Aim. Extract the lines that hold the string "picture".

═══

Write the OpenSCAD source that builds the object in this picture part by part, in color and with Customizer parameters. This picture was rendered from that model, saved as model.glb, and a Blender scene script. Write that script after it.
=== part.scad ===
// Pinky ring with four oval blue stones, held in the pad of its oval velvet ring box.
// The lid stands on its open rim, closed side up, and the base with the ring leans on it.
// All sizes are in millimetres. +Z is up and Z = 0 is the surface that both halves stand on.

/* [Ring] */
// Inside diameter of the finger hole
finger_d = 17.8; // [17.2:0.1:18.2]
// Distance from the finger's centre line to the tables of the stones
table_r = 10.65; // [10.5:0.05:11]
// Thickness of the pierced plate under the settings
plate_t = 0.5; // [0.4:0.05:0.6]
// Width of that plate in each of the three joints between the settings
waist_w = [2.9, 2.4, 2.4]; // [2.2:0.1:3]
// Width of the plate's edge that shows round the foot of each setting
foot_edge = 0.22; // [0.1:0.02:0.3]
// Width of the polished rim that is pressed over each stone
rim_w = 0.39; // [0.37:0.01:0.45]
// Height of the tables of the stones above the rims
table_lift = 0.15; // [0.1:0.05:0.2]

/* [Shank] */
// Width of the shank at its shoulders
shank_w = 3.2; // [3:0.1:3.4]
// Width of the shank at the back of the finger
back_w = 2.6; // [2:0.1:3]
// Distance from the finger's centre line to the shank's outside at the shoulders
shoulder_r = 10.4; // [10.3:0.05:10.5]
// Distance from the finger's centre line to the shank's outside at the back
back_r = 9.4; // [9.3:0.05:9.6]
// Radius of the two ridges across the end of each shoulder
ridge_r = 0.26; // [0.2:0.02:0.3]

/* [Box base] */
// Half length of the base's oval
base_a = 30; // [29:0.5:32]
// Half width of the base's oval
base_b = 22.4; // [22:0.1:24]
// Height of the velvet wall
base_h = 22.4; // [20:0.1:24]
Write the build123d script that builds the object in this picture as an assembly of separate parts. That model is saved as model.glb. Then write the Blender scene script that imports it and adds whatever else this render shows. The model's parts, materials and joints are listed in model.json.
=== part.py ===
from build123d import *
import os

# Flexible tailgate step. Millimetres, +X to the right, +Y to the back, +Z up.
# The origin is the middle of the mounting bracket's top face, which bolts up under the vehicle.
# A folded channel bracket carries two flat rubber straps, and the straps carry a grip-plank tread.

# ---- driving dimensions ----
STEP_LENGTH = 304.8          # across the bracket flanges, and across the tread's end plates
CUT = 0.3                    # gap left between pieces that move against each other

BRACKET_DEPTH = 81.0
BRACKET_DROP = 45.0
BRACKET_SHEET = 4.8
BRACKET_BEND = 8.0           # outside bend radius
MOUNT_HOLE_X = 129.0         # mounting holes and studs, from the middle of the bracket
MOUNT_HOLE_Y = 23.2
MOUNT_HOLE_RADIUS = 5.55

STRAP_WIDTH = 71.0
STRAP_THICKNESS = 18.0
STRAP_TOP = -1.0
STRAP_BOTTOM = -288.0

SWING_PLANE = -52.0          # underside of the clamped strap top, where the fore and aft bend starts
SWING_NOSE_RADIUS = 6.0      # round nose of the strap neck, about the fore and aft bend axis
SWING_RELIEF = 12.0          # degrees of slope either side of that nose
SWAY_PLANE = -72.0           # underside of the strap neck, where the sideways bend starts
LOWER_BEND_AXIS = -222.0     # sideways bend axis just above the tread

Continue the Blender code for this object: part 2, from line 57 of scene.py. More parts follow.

═══

Exercise output.
Write the OpenSCAD source that builds the object in this picture part by part, in color and with Customizer parameters. This picture was rendered from that model, saved as model.glb, and a Blender scene script. Write that script after it.
Write the build123d script that builds the object in this picture as an assembly of separate parts. That model is saved as model.glb. Then write the Blender scene script that imports it and adds whatever else this render shows. The model's parts, materials and joints are listed in model.json.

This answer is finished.